After a time, though, Doyle appears to have dug his narrator too deep into a foxhole. It’s one thing for Jimmy to refuse to admit to his family and occasional friend (the comic difficulty of middle-aged men making and keeping friends is one of the book’s better twists) how he’s feeling, but another to keep it from the reader. This is repression on a whole new scale, where there are whole stretches of the book that go by without the reader being able to quite discern where Jimmy’s head is at, even though he’s been talking at you the entire time.
Doyle drops in hints of the old music-loving Jimmy here and there, noting him reading a Jah Wobble or Patti Smith autobiography before bed, or coming out with a suddenly vehement opinion on Supertramp. But often it’s as though the take-no-prisoners musical pirate of The Commitments has disappeared entirely inside the stolid home-owning family man he has become, only to surface at dramatically convenient times.
This would have proved less of a problem for the novel had Doyle gone with a different ending. Where the book works best is in its smaller moments, those corner bits of talk caught while having a coffee or a pint or even just Jimmy thinking to himself. Whenever it goes bigger, the plot has difficulty convincing. This is particularly true with the Nick Hornby-ish developments later on that resurrect the old Jimmy for some classic management skullduggery and having a quietly middle-aged epiphany at an outdoor rock festival.
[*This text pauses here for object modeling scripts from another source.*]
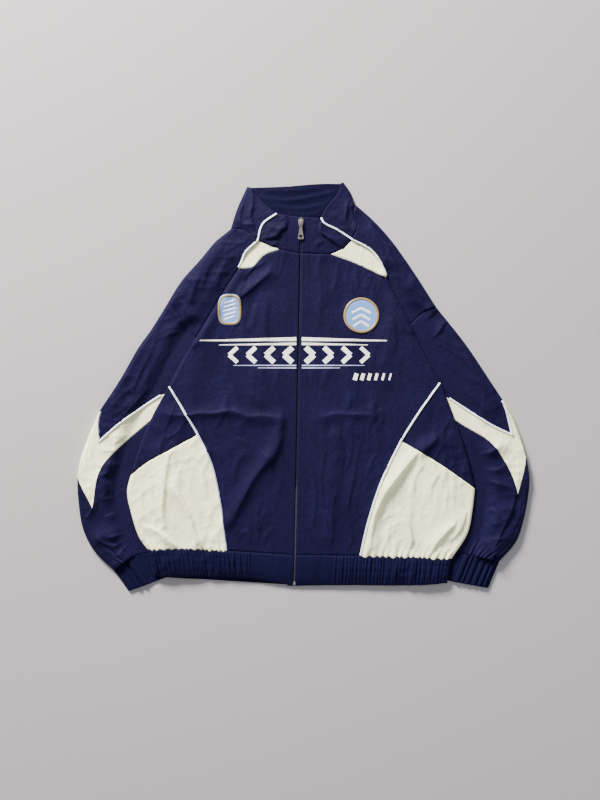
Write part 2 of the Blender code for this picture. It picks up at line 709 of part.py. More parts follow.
def sleeve(side):
    seam, across, end = SEAM[side], ACROSS[side], SIDE_NAMES[side]
    drop = past_roll(seam["drop"], across["sleeve_fold"][0], ROLL_SLEEVE)
    upper = joined(seam["notch"], seam["inset_upper"])
    upper = past_roll(upper, across["inset_fold"][0], ROLL_POINT)
    lower = joined(seam["tip"], seam["inset_lower"])
    lower = past_roll(lower, across["inset_fold"][-1], ROLL_POINT)
    wrist = past_roll(seam["cuff_top"], across["forearm_fold"][-1], ROLL_SLEEVE)
    pieces = (
        ("sleeve_upper", NAVY, drop, upper, "sleeve_fold", "under_drop", None),
        ("sleeve_inset", CREAM, upper, lower, "inset_fold", "under_inset", None),
        ("sleeve_lower", NAVY, lower, wrist, "forearm_fold", "under_forearm", cuff_gathers),
    )
    for name, colour, top, bottom, outer, inner, raised in pieces:
        edges = (top, bottom, seam[outer], seam[inner])
        widths = roll_widths(seam[outer], ROLL_SLEEVE, side, ("inset_top", "inset_low"))
        roll = rolled(across[outer], widths)
        panel(f"{name}_{end}", colour, sleeve_height, edges, roll, raised=raised)


def neck_corner(side):
    """Where the seams of the back's layer meet, inside the fold at the side of the neck."""
    return SEAM[side]["shoulder_fold"][0] + ACROSS[side]["shoulder_fold"][0] * NECK_CLEAR


def back_armhole(side):
    """The seam between the back and the sleeve's back: neck to yoke tip, then along the ridge."""
    ridge = SEAM[side]["ridge"][::2]
    return joined(between(neck_corner(side), ridge[0], 2), ridge)


def sleeve_back(side):
    seam, fold = SEAM[side], ACROSS[side]["shoulder_fold"]
    under = joined(*[seam[name] for name in ("under_drop", "under_inset", "under_forearm")])
    inner = joined(back_armhole(side), placed(under, np.linspace(0, 1, 9)))
    outer = joined(*[seam[name] for name in FOLD_RUN[1:]])
    outer = begun_later(placed(outer, np.linspace(0, 1, len(inner))), 0.22)
    inner = begun_later(inner, 0.22)
    wrist = placed(seam["cuff_top"], np.linspace(0, 1, 5))
    edges = (between(outer[0], inner[0], 4), wrist, outer, inner)
    gaps = (HALF, HALF, EDGE_CLEAR, HALF)
    panel(f"sleeve_back_{SIDE_NAMES[side]}", NAVY, on_floor, edges, gaps=gaps, plumb=True)


def on_floor(places):
    return np.full(len(places), CLOTH)


def back_top(places):
    return lift(places) + CLOTH


BACK_SHARES = np.array((0, 0.05, 0.09, 0.125, 0.16, 0.20, 0.5, 0.80, 0.84, 0.875, 0.91, 0.95, 1))
HEM_BACK = [corner("hem_side", 0), (-12, -304), corner("hem_side", 1)]
BAND_BACK = [corner("band_end", 0), (-16, -359), corner("band_end", 1)]
NECK_BACK_MIDDLE = (-23, 291)
COLLAR_BACK_TOP = [(-32, 361), (31, 366)]


def bent(points, shares):
    """Points of two straight stretches that meet at share 0.5."""
    ends = np.array(points, float) - MIDDLE
    return np.stack([np.interp(shares, (0, 0.5, 1), ends[:, a]) for a in (0, 1)], axis=1)


def collar_curl(across, down):
    """The back of the collar lifts a little along its free edge."""
    return CURL_HEIGHT * np.sin(math.pi * across) * (1 - down) ** 2


def back_pieces():
    quarters = np.linspace(0, 1, 5)
    sides = [
        joined(back_armhole(s), *[placed(SEAM[s][name], quarters) for name in BODY_RUN[1:-1]])
        for s in (0, 1)
    ]
    neck_points = [neck_corner(0) + MIDDLE, NECK_BACK_MIDDLE, neck_corner(1) + MIDDLE]
    neck, hem, band = (bent(points, BACK_SHARES) for points in (neck_points, HEM_BACK, BAND_BACK))
    clear = np.full(len(sides[0]), EDGE_CLEAR)
    clear[: len(back_armhole(0)) - 3] = HALF
    options = {"shares": BACK_SHARES, "plumb": True}
    panel("back", NAVY, back_top, (neck, hem, *sides), gaps=(HALF, HALF, clear, clear), **options)
    gaps = (HALF, HALF, EDGE_CLEAR, EDGE_CLEAR)
    edges = (hem, band, SEAM[0]["band_side"], SEAM[1]["band_side"])
    panel("hem_band_back", NAVY, back_top, edges, gaps=gaps, **options)
    shares = np.linspace(0, 1, 9)
    folds_in = [
        SEAM[side]["collar_fold"] + ACROSS[side]["collar_fold"] * NECK_CLEAR for side in (0, 1)
    ]
    folds_in[0][-1], folds_in[1][-1] = neck_corner(0), neck_corner(1)
    top = [folds_in[0][0] + MIDDLE, *COLLAR_BACK_TOP, folds_in[1][0] + MIDDLE]
    edges = (placed(through(top, 40), shares), bent(neck_points, shares), *folds_in)
    panel("collar_back", NAVY, on_floor, edges, swell=collar_curl, plumb=True)


CUFF_RIBS = 9
CUFF_FREE = (0.50, 0.76)  # share of the cuff's width that the body leaves free, on each side
CUFF_FOLD = 4.0  # plan width of the fold at each side of the flattened cuff


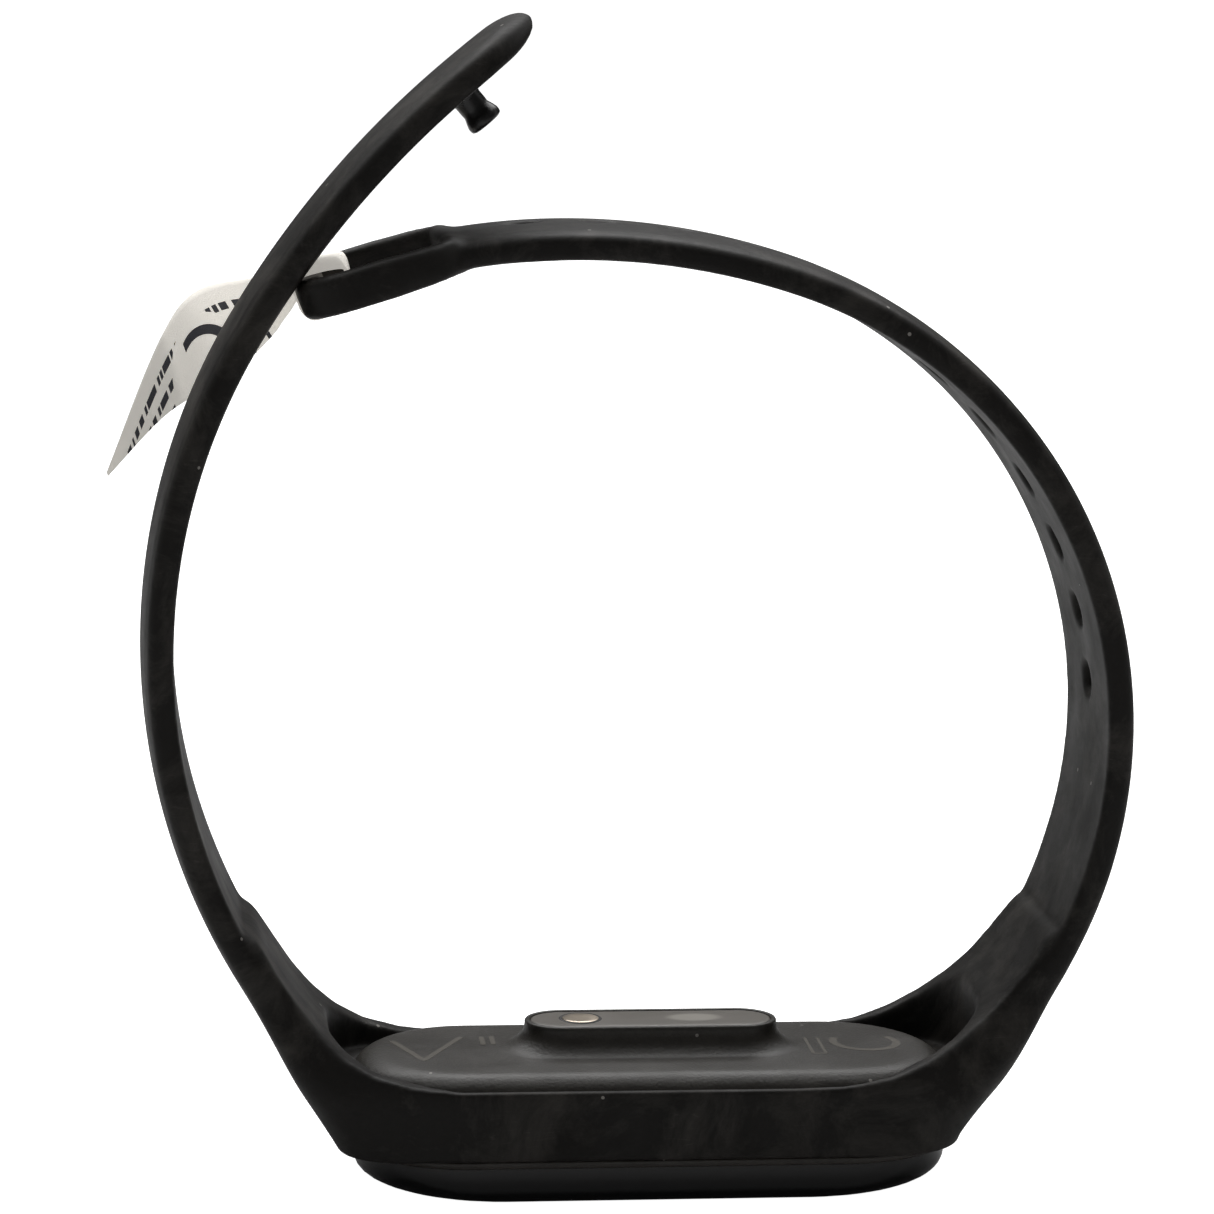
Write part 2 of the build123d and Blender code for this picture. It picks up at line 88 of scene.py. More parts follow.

It’s a frustrating turn of events. There are flashes in the book of Doyle’s uncompromising greatness, delivering his comedy not just with a smile but a slap. Take the moment when Jimmy listens to a song and considers its greatness:
It had none of the Paddy, none of the dishonesty at the core of every Irish song Jimmy had ever heard, except ‘Teenage Kicks’ and maybe ‘The Boys Are Back in Town’.
This isn’t to say that The Guts, for all its fierce hilarity and chatter and hatred of sentimental shite, isn’t an honest novel. But it is never quite honest enough with itself as Jimmy would have wanted it to be.